El primer caso, el mío en estos días, es el compromiso familiar, por fechas festivas de costumbre paternal. O las Navidades, como le llama el resto de personas de este mundo. Si por mucho de nosotros fuera, hubiéramos obviado esta festividad consumista como obviamos tantas otras a lo largo del año. No entiendo la necesidad de estar todos juntos, cuando lo único que hace es volverte a hacer dependiente de las comodidades que tienes aquí, y que allí has tenido que buscarte la vida para conseguir algo que se antoja parecido, pero no. Y los reencuentros. Los interminables, al principio agradables, pero luego insufribles, reencuentros. En los que cuentas una y otra vez las mismas historias, las mismas encontronas y pasatiempos divertidos que pierden la magia, la gracia, el brillo y la frescura a medida que las desgastas con palabras. Porque todo el mundo quiere ir de primera mano lo que te ha sucedido, aunque ya se lo hayas contado por teléfono, o ya lo haya oído por otros. Y los achuchones, besos, mimos y demás cosas que, las personas ariscas por naturaleza como yo, toleramos hasta un cierto límite, pero no mucho más.

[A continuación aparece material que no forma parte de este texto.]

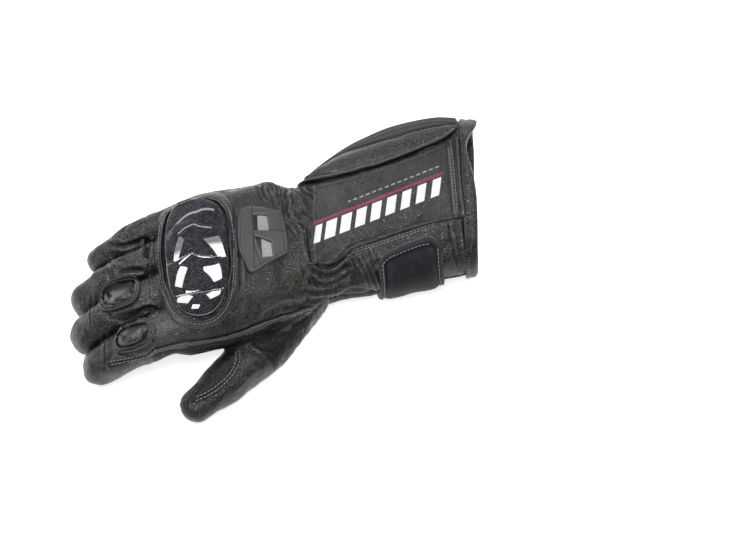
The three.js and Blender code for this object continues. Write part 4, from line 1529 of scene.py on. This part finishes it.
# %% Stitches
THREAD = dict(radius=0.32, long=1.9, pitch=2.6)
covered = tree_of(*surfaces.values(), *[overlays[name] for name in overlays if "mesh" not in name])
STITCH_LINES = {
    "index_stitches": [
        LINES["index_double"][-1],
        [(113, 364), (133, 360), (151, 355.2), (159, 347)],
    ],
    "panel_stitches": [
        [(352, 250.2), (376.5, 243.2), (410.5, 231.6), (437, 223)],
        [(356, 251.6), (378, 245.2), (412, 233.6), (437, 225.4)],
    ],
    "pad_stitches": [
        [(239.2, 349), (240.6, 356), (238.6, 365), (233.5, 374.5), (222, 386), (209.5, 394.4), (196.4, 400)],
        [(236, 350.5), (237, 356), (235.4, 364), (230.6, 373), (219.5, 383.6), (208, 391.4), (197, 396.6)],
    ],
    "hem_stitches": [
        [(448.5, 147), (451, 170), (452.6, 190), (454.5, 210), (456, 217)],
        [(451.6, 146), (454, 170), (455.6, 190), (457.4, 210), (459, 216)],
    ],
    "heel_stitches": [
        [(246, 333.6), (259, 328.4), (270, 323.6), (286, 318.4), (302, 314), (314, 311)],
        [(281, 321), (294, 315.6), (307.8, 310), (319, 306.5)],
    ],
}
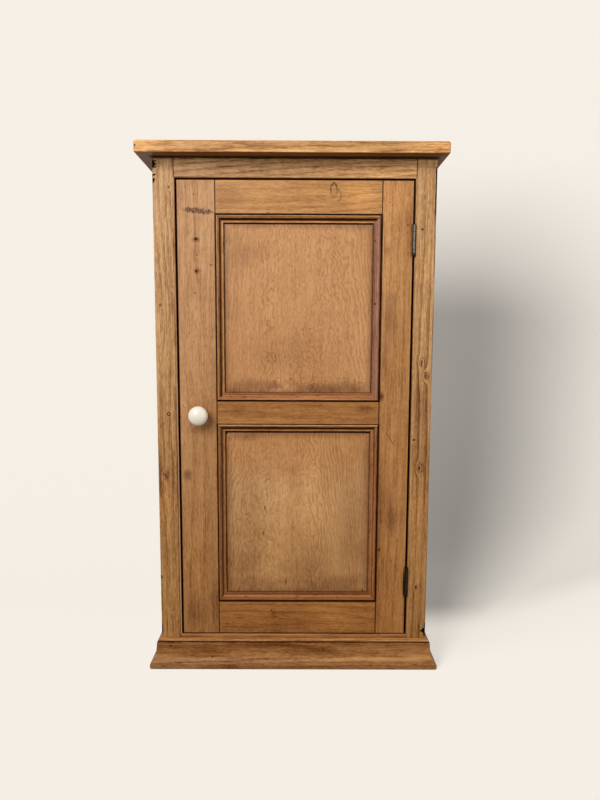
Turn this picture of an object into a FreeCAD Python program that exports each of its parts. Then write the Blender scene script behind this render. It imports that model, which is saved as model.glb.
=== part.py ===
import FreeCAD, Part
import math
import os

# A small pine jelly cupboard: a framed carcass with one panelled door, three shelves,
# an overhanging top board and a moulded plinth. The door hangs on two butt hinges and
# has a ceramic knob whose spindle turns a wooden button behind the face frame.
#
# Millimetres. X runs to the right, Y into the depth and Z up, so the door faces -Y.
# The origin is on the floor, below the middle of the top board.

# ------------------------------------------------------------------ driving dimensions

# Carcass
carcass_width = 555.0            # across the two side boards
carcass_depth = 355.0            # front of the face frame to the rear of the back boards
carcass_height = 1036.8          # floor to the underside of the top board
side_thickness = 20.0

# Top board, which overhangs more on the latch side than on the hinge side
top_thickness = 22.5
top_overhang_front = 35.0
top_overhang_left = 27.0
top_overhang_right = 17.0
top_corner_radius = 4.5          # upright front corners
top_edge_radius = 4.5            # along the upper edges
top_under_radius = 2.6           # along the lower edges

# Back, tongued and grooved boards let into rebates
back_thickness = 12.0
back_rebate = 10.0
back_board_count = 5
back_board_gap = 0.8
tongue_thickness = 4.0
tongue_length = 5.0
tongue_clearance = 0.6

# Shelves, base and the battens that carry them
shelf_thickness = 18.0
shelf_shares = (0.266, 0.514, 0.752)   # shelf tops, as shares of the height inside
shelf_end_clearance = 0.5
shelf_clearance = 1.2            # shelf's front edge to the end of the knob's spindle
base_thickness = 20.0
batten_height = 20.0
batten_width = 18.0
batten_nose = 8.0                # chamfer on the lower front corner
batten_setback = 4.0             # behind the shelf's front edge

# Face frame
frame_thickness = 24.0
frame_stile_width_left = 42.6
frame_stile_width_right = 41.0
frame_rail_top_height = 37.7
frame_rail_bottom_height = 67.9
frame_arris = 2.2                # round on the edges of the doorway
frame_outer_arris = 1.5
frame_tenon_thickness = 8.0
frame_tenon_length = 30.0
frame_tenon_shoulder = 6.0

# Door frame
door_gap_side = 3.5
door_gap_top = 4.3
door_gap_bottom = 1.8
door_recess = 1.2                # door's face behind the face frame's
door_thickness = 22.0
door_arris = 1.5
latch_stile_width = 75.0
hinge_stile_width = 61.0
door_rail_top_height = 64.3
door_rail_lock_height = 47.5
door_rail_bottom_height = 70.3
lower_opening_share = 0.5034     # of the height of the two openings together
door_haunch = 18.0               # part of an end rail's tenon that is cut short

# Panels, held loose in a groove as wide as the panel is thick
panel_thickness = 7.0
panel_setback = 8.0              # panel's face behind the door frame's
groove_depth = 9.0
groove_end_clearance = 2.0
panel_moulding_width = 16.5

# Plinth moulding
plinth_height = 60.0
plinth_projection = 21.5
plinth_cap_height = 6.2
plinth_cap_projection = 7.8
plinth_quirk = 0.8
plinth_neck_projection = 8.6     # fascia's top edge, under the cap
plinth_waist_projection = 11.6   # fascia's lower edge, above the swell
plinth_waist_height = 23.5
plinth_toe_height = 12.4
plinth_toe_chamfer = 2.0
plinth_foot_chamfer = 3.0

# Door stops and glue blocks
stop_thickness = 12.0
stop_overlap = 10.0              # how far a stop reaches into the doorway
stop_height = 26.0
stop_block_length = 60.0
glue_block_leg = 26.0
glue_block_length = 70.0
glue_block_inset = 45.0          # from the face frame or the back boards

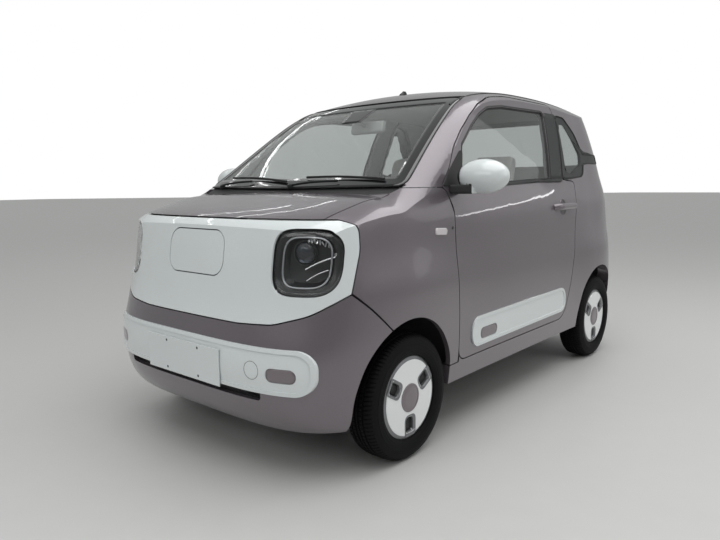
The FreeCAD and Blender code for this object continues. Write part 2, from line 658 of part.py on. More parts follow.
rearAxle = Part.makeCylinder(34, 1130, V(-565, rearAxleY, tyreRadius), V(1, 0, 0))
hub = Part.makeCylinder(44, 76, V(570, rearAxleY, tyreRadius), V(1, 0, 0))
hub = hub.fuse(Part.makeCylinder(20, 126, V(564, rearAxleY, tyreRadius), V(1, 0, 0)))
hub = hub.fuse(Part.makeCylinder(34, 10, V(560, rearAxleY, tyreRadius), V(1, 0, 0)))
hub = hub.fuse(rod(V(430, rearAxleY, tyreRadius), V(430, 560, 300), 20))
hub = hub.fuse(rod(V(440, rearAxleY, tyreRadius), V(440, rearAxleY, 480 - seatGap), 42))
parts["rear_axle"] = rearAxle.fuse(hub).fuse(across(hub))
motor = softBox(-170, 170, rearAxleY - 140, rearAxleY + 150, 280, 470, 20)
parts["drive_motor"] = motor.cut(Part.makeCylinder(34 + seatGap, 1130, V(-565, rearAxleY, tyreRadius), V(1, 0, 0)))
parts["battery_pack"] = softBox(-470, 470, -430, 430, 168, 242 - seatGap, 12)

# Cabin: dashboard, steering wheel, seats
dash = softBox(-600, 600, -652 + seatGap, -410, 760, 955, 40)
dash = dash.fuse(softBox(-110, 110, -560, -330, 420, 800, 30))
dash = dash.fuse(rod(V(steerX, -520, 818), V(steerX, -395, 863), 34))
parts["dashboard"] = dash.cut(wheelhouse)
steerAxis = V(0, 165, 61)
steerAxis.normalize()
rimCentre = V(steerX, -310, 895)
steering = Part.makeTorus(182, 14, rimCentre, steerAxis)
steering = steering.fuse(Part.makeCylinder(62, 34, rimCentre - steerAxis * 30, steerAxis))
steering = steering.fuse(Part.makeCylinder(18, 96, rimCentre - steerAxis * 96, steerAxis))
for angle in (0, 180, 270):
    spoke = Part.makeCylinder(13, 175, rimCentre - steerAxis * 10, V(1, 0, 0))
    spoke.rotate(rimCentre, steerAxis, angle)
    steering = steering.fuse(spoke)
parts["steering_wheel"] = steering
shaft = Part.makeCylinder(40, 400, rimCentre - steerAxis * (96 + seatGap), steerAxis)
parts["dashboard"] = solids(parts["dashboard"].cut(shaft), 1e5)


def seatShape(cx, y0, width):
    cushion = softBox(cx - width / 2, cx + width / 2, y0, y0 + 480, 430, 560, 45)
    base = box(cx - width / 2 + 40, cx + width / 2 - 40, y0 + 60, y0 + 430, 268 + seatGap, 440)
    back = softBox(cx - width / 2, cx + width / 2, y0 + 420, y0 + 540, 470, 1090, 50)
    back.rotate(V(cx, y0 + 480, 480), V(1, 0, 0), -14)
    head = softBox(cx - 125, cx + 125, y0 + 430, y0 + 520, 1080, 1260, 40)
    head.rotate(V(cx, y0 + 480, 480), V(1, 0, 0), -14)
    return cushion.fuse(base).fuse(back).fuse(head)


parts["front_seats"] = bothSides(Part.makeCompound([seatShape(305, -190, 460)]))
bench = softBox(-520, 520, 560, 960, 505 + seatGap, 640, 40)
benchBack = softBox(-520, 520, 910, 1020, 560, 1080, 40)
benchBack.rotate(V(0, 960, 560), V(1, 0, 0), -12)
parts["rear_seat"] = bench.fuse(benchBack).cut(wheelhouse)

os.makedirs("parts", exist_ok=True)
for name, shape in parts.items():
    shape.exportStep("parts/" + name + ".step")
    print(name, len(shape.Solids), round(shape.Volume / 1e6, 2), shape.isValid())
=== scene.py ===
import json
import math
import bmesh
import bpy
from mathutils import Matrix, Vector
from mathutils.bvhtree import BVHTree


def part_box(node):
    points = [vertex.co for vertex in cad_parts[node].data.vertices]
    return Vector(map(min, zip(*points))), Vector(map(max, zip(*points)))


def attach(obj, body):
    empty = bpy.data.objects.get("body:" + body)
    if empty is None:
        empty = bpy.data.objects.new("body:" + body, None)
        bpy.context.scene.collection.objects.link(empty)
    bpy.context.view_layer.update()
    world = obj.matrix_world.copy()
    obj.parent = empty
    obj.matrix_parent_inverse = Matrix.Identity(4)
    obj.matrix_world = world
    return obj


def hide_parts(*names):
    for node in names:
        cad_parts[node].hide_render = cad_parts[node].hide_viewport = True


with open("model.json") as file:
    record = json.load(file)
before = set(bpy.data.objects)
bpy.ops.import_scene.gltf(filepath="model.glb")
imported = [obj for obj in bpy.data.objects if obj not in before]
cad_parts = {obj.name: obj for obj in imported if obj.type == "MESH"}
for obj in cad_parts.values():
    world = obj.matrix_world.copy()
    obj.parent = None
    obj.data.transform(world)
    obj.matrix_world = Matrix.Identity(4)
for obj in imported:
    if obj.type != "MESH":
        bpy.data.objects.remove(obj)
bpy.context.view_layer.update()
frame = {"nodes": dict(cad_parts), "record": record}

nodes = frame["nodes"]
scene = bpy.context.scene
scene.view_settings.view_transform = "Standard"

# which body carries each node
bodies = frame["record"]["behaviour"]["bodies"]
bodyOfNode = {node: body for body, members in bodies.items() for node in members}
sides = {"left": 1, "right": -1}

# camera of the photograph
cameraSettings = {
    "place": (2.1304, -2.8744, 1.0915),
    "azimuth": 40.744,
    "elevation": 7.823,
    "roll": -0.650,
    "lens": 31.312,
}

angles = (math.radians(cameraSettings[label]) for label in ("azimuth", "elevation", "roll"))
azimuth, elevation, roll = angles
back = Vector((math.sin(azimuth) * math.cos(elevation), -math.cos(azimuth) * math.cos(elevation),
               math.sin(elevation)))
right = (-back).cross(Vector((0, 0, 1))).normalized()
axes = Matrix((right, right.cross(-back), back)).transposed() @ Matrix.Rotation(roll, 3, "Z")
data = bpy.data.cameras.new("camera")
data.lens = cameraSettings["lens"]
data.sensor_width = 36
data.clip_start, data.clip_end = 0.05, 60
camera = bpy.data.objects.new("camera", data)
camera.matrix_world = Matrix.Translation(cameraSettings["place"]) @ axes.to_4x4()
scene.collection.objects.link(camera)
scene.camera = camera
print("camera made")

# shader groups shared by the materials


def newGroup(name, inputs, outputs):
    group = bpy.data.node_groups.new(name, "ShaderNodeTree")
    for label, value in inputs.items():
        item = group.interface.new_socket(label, in_out="INPUT", socket_type="NodeSocketFloat")
        item.default_value = value
    for label in outputs:
        group.interface.new_socket(label, in_out="OUTPUT", socket_type="NodeSocketFloat")
    tree = group.nodes
    return group, tree, group.links, tree.new("NodeGroupInput"), tree.new("NodeGroupOutput")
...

El segundo caso es, por increíble que parezca, peor que el primero. Una llamada de teléfono, la voz entrecortada al otro lado del hilo, lágrimas, pañuelos, más lágrimas, un billete de avión demasiado caro que no importa ni influye, una maleta hecha a las prisas, pero de riguroso negro. Un viaje demasiado corto y demasiado largo. Con suerte, no estarás sola en el aeropuerto, pero el trayecto en coche (si tienes suerte; sino, en autobús) preferirás hacerlo en silencio, no con temas de conversación absurdos, sin sentido, ni tacto alguno. Y después, de nuevo, achuchones, besos y mimos, pero esta vez en tonos agridulces, con momentos en los que no sabes si te están intentado consolar a ti o a ellos mismos. Pero no importa, porque ha cambiado tanto tu interior y tu exterior en unas cuantas horas, que ha dejado de molestarte el resto. Solo están ahí, respirando para hacer que algún vegetal haga la fotosíntesis para proporcionarte oxígeno a ti, para que puedas seguir. Y luego, tienes que volver.

La vuelta no es mucho mejor que la llegada. Primero, despedirse. Después, viajar. Y por últimos, llegar a casa y pensar que vas a tener, por fin, tiempo para ti, para ser quien eras antes, pero no. Porque, quieras o no, cada vez que vuelves a casa, por poco tiempo que estés en ella, te marca. Entras siendo un persona, y sales siendo otra. Quizás, porque el sito del que vienes te ha enseñado cosas sin que te dieras cuenta, y te estás empezando a percatar de ellas al volver al punto del que partiste. Pero eres un extraño, un extraño en tu propia casa; uno que ni siquiera deja las mismas pisadas en la alfombra. Que no te sientes cómodo en situaciones que antes te hacían inmensamente feliz, y que disfrutas con cosas que antes aborrecías.